### What you have to do
Look through the material and copy each line holding "from".

### Records for this task
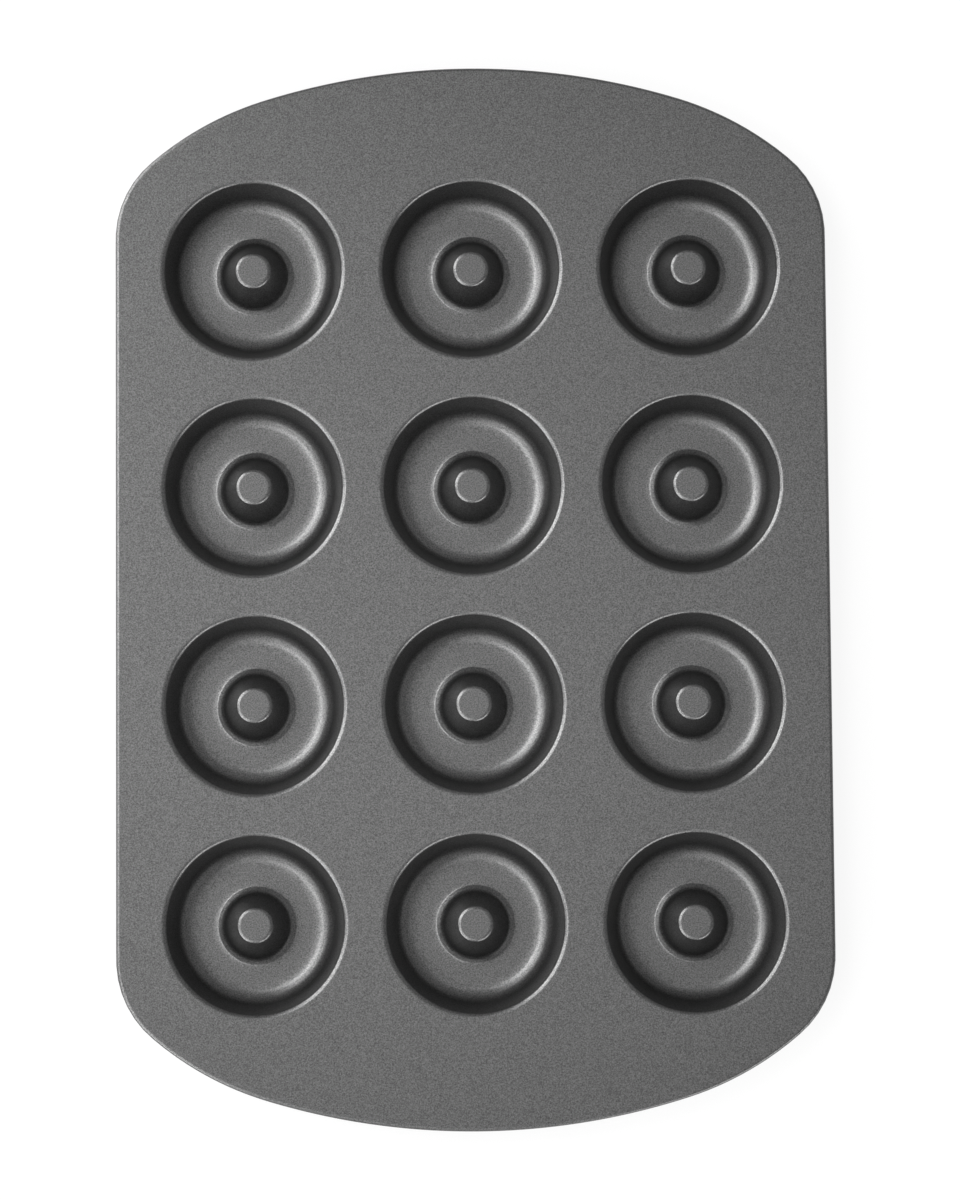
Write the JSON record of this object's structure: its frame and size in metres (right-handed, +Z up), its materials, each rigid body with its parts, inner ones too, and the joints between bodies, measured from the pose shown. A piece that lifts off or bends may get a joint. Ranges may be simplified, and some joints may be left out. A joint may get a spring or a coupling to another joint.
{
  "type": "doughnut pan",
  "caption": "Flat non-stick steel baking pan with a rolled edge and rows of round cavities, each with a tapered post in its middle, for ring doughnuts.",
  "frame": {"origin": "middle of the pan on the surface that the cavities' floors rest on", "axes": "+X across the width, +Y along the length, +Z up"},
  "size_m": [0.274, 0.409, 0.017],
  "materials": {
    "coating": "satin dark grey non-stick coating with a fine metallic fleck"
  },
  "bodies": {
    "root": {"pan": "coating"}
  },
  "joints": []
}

==

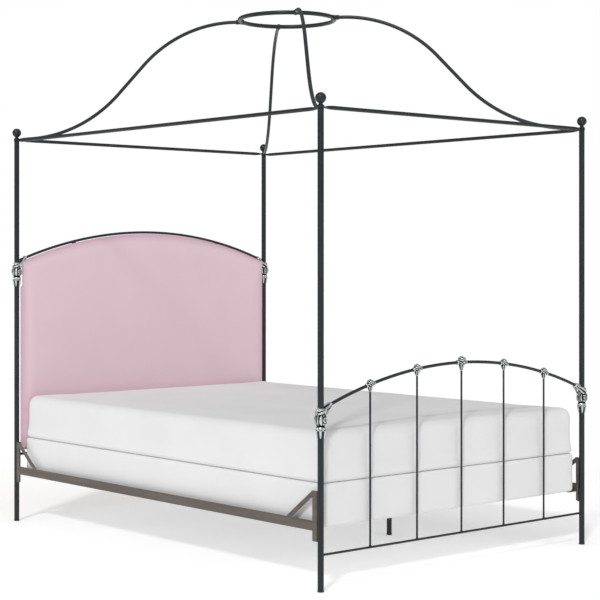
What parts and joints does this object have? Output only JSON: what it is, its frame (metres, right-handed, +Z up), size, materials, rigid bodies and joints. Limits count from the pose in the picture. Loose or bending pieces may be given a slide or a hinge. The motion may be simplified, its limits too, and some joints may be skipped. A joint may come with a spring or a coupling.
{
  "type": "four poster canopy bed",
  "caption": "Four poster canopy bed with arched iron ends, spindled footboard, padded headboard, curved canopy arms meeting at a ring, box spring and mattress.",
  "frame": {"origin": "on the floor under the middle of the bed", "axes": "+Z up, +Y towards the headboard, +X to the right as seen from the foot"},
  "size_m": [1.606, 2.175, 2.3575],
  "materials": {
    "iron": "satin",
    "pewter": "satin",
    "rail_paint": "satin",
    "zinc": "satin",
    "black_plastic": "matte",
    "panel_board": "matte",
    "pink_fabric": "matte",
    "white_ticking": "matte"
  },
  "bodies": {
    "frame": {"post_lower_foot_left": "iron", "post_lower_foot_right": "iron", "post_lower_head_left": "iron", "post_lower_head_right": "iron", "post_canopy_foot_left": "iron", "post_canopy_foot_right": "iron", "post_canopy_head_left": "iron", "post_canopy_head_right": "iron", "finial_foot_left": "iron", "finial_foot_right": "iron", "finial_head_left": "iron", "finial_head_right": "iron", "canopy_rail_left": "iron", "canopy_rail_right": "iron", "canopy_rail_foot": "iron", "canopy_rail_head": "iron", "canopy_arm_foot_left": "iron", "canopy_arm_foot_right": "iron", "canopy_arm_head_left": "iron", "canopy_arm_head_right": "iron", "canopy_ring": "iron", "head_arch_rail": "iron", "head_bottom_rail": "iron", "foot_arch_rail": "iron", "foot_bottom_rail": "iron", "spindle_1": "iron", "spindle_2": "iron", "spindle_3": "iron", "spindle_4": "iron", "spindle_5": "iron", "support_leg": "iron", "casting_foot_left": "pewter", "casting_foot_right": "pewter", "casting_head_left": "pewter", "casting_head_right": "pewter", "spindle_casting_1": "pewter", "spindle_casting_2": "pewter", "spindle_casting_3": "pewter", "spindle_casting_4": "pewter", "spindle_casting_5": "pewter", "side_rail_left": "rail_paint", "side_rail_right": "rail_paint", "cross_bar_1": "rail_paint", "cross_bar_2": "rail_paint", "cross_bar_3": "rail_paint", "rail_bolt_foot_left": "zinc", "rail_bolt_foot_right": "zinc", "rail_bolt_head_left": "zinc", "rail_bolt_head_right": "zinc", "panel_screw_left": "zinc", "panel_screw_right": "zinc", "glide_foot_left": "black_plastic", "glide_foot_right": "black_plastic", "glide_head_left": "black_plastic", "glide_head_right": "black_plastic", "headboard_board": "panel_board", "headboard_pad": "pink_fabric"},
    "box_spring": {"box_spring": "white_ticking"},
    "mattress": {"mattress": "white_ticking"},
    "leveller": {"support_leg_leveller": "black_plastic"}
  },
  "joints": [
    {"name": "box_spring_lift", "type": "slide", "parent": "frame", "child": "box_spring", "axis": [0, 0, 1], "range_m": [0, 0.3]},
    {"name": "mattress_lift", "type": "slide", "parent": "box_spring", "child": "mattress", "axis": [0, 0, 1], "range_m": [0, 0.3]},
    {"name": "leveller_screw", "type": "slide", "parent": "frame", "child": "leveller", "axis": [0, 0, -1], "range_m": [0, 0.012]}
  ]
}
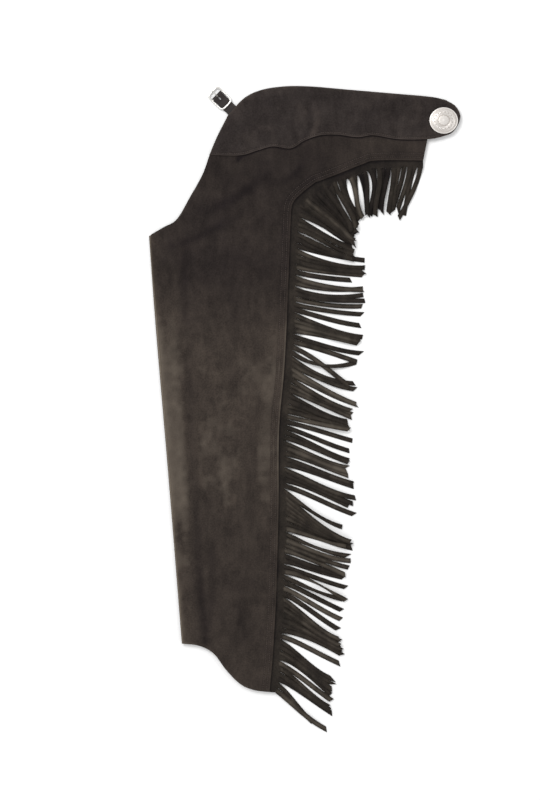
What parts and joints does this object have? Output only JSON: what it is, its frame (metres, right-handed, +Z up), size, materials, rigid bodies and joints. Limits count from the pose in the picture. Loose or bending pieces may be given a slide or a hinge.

### Solution to this task
Write the JSON record of this object's structure: its frame and size in metres (right-handed, +Z up), its materials, each rigid body with its parts, inner ones too, and the joints between bodies, measured from the pose shown. A piece that lifts off or bends may get a joint. Ranges may be simplified, and some joints may be left out. A joint may get a spring or a coupling to another joint.
What parts and joints does this object have? Output only JSON: what it is, its frame (metres, right-handed, +Z up), size, materials, rigid bodies and joints. Limits count from the pose in the picture. Loose or bending pieces may be given a slide or a hinge. The motion may be simplified, its limits too, and some joints may be skipped. A joint may come with a spring or a coupling.
  "frame": {"origin": "on the floor under the middle of the bed", "axes": "+Z up, +Y towards the headboard, +X to the right as seen from the foot"},
What parts and joints does this object have? Output only JSON: what it is, its frame (metres, right-handed, +Z up), size, materials, rigid bodies and joints. Limits count from the pose in the picture. Loose or bending pieces may be given a slide or a hinge.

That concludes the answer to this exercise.